Brief
Answer with one number: the count of lines in the listing below that hold the word "high".

Provided records
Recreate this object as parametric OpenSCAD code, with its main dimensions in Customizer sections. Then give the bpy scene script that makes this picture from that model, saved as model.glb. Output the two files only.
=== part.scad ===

* * *

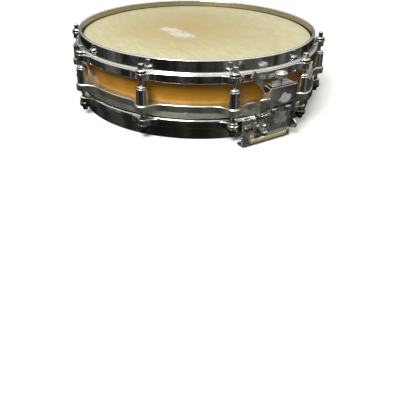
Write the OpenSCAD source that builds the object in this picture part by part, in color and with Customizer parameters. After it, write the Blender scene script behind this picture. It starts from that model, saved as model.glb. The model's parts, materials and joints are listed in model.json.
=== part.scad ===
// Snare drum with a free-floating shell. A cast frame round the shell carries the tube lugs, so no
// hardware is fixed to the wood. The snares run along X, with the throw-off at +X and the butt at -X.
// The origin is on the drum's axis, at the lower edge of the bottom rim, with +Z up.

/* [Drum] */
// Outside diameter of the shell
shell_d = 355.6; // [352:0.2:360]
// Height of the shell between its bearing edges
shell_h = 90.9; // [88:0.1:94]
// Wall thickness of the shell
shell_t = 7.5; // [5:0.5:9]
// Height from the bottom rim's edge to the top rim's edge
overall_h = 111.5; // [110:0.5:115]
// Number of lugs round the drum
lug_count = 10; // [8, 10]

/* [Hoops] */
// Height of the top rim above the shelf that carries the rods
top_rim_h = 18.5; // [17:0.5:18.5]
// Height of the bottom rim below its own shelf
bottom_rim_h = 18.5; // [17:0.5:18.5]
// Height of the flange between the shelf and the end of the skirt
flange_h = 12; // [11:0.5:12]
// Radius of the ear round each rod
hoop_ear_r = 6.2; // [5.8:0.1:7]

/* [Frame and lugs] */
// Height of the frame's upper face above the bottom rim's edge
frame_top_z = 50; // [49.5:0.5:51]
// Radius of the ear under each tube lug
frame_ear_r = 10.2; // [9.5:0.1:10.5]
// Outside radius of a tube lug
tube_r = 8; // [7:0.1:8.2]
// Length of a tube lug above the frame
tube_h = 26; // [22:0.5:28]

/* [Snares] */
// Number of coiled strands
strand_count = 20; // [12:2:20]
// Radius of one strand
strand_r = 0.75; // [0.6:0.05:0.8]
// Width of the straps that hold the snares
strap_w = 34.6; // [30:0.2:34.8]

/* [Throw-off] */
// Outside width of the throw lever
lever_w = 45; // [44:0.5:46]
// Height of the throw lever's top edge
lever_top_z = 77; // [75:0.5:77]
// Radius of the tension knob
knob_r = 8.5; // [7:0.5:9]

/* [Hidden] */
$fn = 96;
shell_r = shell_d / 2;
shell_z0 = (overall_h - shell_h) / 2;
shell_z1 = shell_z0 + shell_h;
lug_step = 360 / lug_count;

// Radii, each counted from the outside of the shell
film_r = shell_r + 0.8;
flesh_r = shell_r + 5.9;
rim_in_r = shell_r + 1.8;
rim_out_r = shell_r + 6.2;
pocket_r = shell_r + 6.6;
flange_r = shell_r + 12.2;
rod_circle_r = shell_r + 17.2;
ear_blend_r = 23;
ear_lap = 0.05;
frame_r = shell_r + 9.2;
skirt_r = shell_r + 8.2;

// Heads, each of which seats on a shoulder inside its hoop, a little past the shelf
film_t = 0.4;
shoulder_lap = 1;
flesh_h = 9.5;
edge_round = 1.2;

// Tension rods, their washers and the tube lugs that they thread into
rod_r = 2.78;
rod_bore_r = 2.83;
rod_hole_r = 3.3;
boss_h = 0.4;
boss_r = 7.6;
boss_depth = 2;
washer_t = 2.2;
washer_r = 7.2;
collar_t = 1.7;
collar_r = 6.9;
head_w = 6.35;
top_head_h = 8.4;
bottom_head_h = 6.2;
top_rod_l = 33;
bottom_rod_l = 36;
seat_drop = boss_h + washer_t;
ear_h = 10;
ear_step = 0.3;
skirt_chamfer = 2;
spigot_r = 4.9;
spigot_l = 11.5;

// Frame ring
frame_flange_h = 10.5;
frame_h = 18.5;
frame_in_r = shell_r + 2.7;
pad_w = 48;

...

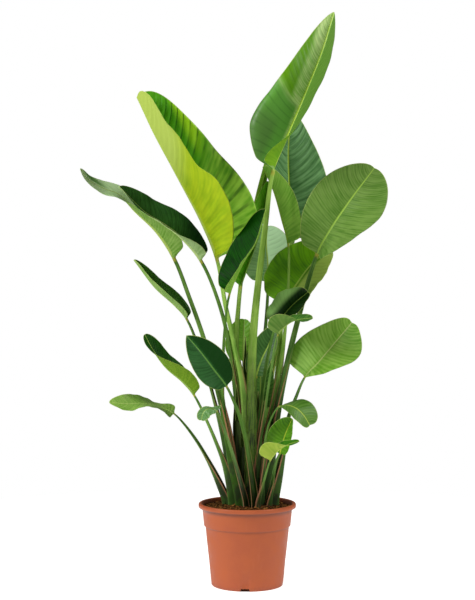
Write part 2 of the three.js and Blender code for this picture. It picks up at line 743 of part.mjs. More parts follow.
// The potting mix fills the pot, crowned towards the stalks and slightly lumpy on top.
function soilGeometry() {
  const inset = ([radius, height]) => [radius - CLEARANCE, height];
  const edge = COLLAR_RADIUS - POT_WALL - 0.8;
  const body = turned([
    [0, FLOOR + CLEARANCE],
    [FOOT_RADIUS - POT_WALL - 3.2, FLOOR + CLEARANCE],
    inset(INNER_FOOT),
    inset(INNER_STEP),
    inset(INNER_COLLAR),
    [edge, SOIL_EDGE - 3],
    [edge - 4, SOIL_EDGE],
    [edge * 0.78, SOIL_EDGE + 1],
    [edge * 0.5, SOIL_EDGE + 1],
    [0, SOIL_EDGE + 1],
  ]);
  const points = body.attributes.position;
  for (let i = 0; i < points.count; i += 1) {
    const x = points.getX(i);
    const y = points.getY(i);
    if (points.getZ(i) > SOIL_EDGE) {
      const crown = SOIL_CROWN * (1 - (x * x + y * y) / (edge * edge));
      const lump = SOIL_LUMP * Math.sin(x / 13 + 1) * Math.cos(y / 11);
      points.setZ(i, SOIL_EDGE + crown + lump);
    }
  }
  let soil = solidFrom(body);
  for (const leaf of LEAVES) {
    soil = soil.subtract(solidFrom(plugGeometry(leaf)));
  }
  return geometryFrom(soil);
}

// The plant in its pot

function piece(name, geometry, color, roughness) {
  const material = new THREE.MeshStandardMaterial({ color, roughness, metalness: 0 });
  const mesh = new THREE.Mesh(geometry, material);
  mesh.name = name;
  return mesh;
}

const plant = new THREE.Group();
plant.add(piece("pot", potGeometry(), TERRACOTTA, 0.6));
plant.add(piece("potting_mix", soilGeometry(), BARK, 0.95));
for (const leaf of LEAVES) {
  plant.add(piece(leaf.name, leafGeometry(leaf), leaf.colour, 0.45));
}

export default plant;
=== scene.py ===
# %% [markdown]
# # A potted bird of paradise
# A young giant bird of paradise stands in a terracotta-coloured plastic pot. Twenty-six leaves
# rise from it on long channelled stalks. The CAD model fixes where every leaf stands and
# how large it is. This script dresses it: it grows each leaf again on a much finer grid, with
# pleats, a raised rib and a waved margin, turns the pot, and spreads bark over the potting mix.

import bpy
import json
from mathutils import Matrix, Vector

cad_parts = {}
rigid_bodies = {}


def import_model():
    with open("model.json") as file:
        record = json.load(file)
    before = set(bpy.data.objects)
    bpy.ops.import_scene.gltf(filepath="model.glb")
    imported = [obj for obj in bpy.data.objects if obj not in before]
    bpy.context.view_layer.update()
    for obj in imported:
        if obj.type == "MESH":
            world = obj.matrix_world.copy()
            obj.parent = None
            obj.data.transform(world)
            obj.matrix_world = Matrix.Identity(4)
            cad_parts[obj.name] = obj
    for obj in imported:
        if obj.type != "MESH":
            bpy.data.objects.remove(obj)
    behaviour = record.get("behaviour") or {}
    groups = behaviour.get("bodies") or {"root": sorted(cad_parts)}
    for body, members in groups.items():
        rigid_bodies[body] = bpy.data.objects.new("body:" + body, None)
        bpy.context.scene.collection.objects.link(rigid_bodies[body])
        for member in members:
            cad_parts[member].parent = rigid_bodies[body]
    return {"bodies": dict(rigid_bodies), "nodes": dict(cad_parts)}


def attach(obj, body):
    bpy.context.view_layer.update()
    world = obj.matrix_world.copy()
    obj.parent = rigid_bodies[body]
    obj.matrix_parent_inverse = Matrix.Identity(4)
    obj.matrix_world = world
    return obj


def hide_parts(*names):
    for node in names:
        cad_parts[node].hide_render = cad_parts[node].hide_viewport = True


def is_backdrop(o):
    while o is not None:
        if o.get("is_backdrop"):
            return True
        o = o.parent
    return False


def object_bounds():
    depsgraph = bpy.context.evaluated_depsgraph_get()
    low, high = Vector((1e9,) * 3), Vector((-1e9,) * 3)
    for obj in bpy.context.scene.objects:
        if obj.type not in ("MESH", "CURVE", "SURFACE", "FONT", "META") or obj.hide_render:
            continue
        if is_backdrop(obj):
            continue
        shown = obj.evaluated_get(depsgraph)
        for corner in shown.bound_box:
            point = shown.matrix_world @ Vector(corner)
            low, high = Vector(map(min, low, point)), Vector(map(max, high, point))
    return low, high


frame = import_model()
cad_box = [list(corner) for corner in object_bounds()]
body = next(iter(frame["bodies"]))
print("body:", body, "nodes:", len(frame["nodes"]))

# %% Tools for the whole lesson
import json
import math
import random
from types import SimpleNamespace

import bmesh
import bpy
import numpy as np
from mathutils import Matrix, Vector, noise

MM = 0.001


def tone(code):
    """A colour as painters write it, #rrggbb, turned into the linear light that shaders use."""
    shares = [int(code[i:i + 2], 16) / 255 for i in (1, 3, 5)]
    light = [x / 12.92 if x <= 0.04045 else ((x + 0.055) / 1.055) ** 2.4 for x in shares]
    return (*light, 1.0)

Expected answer
3